# Mean squared error vs. mean squared prediction error

What is the semantic difference between Mean Squared Error (MSE) and Mean Squared Prediction Error (MSPE)?

The difference is not the mathematical expression, but rather what you are measuring.

Mean squared error measures the expected squared distance between an estimator and the true underlying parameter:

$$\text{MSE}(\hat{\theta}) = E\left[(\hat{\theta} - \theta)^2\right].$$

It is thus a measurement of the quality of an estimator.

The mean squared prediction error measures the expected squared distance between what your predictor predicts for a specific value and what the true value is:

$$\text{MSPE}(L) = E\left[\sum_{i=1}^n\left(g(x_i) - \widehat{g}(x_i)\right)^2\right].$$

It is thus a measurement of the quality of a predictor.

The most important thing to understand is the difference between a predictor and an estimator. An example of an estimator would be taking the average height a sample of people to estimate the average height of a population. An example of a predictor is to average the height of an individual's two parents to guess his specific height. They are thus solving two very different problems.

• But the wiki page of MSE also gives an example of MSE on predictors,en.wikipedia.org/wiki/Mean_squared_error Dec 26, 2013 at 13:09
• Not sure estimator vs predictor is meaningful here. Both are metrics that measure actual y vs f(x) where f(x) is meant to approximate y from feature vector x Dec 10, 2018 at 18:28
• This answer would be better if it addressed the possibility that MSE may be used to mean different things in different contexts. Feb 10, 2019 at 21:12

There is a correction to the second equation about:

$$MSPE(L)=\mathbb{E}\Big[\Big(g(X))-\widehat{g}(X)\Big)^{2}\Big]$$; where $$X$$ is a random variable.

It is important to remember that when we are working with MSPE or MSEP (I usually use the last expression) we are dealing with random variables. We want to predict an unobserved random variable $$X$$ using an estimator which is also a random variable (usually constructed with a sample data). There, we have a great difference with the most used expression MSE. In that case, we are dealing with a population parameter $$\theta$$ that it is a constant and the estimator is again a random variable.

In a more realistic scenario, we are dealing with conditional expectation for the MSPE because if we want to predict we need to measure the quality of our estimator based on the information used in the sample data. So, our definition of MSPE would be:

$$MSPE(L)=\mathbb{E}\Big[\Big(g(X))-\widehat{g}(X)\Big)^{2}\Big|\;\mathcal{G}\; \Big]$$; where $$\mathcal{G}$$ is a $$\sigma$$-algebra and $$\widehat{g}(X)$$ is $$\mathcal{G}$$-measurable. We can say that $$X$$ is $$\mathcal{F}$$-measurable in the measurable space $$(\Omega, \mathcal{F})$$ and $$g$$ is a borel-measurable function, so by Doob-Dynkin $$g(X)$$ is also $$\mathcal{F}$$-measurable.
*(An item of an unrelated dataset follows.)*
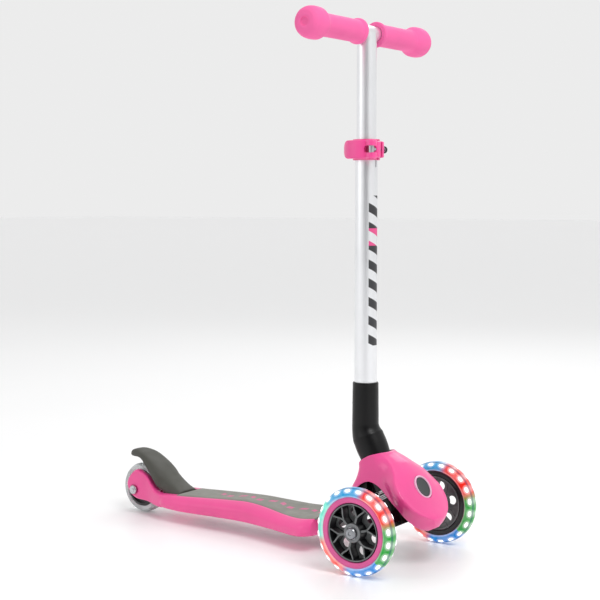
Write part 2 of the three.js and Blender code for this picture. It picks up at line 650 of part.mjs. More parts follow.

Typically, MSE involves only training data. The error here refers to how far the observed training response data is from the fitted response data (based on a model fit on the training data itself).

On the other hand, MSPE typically involves a testing set that was not part of the model training. The error here refers to how far the predicted testing data (predicted based on a model already fit on the training data) is from the observed testing data.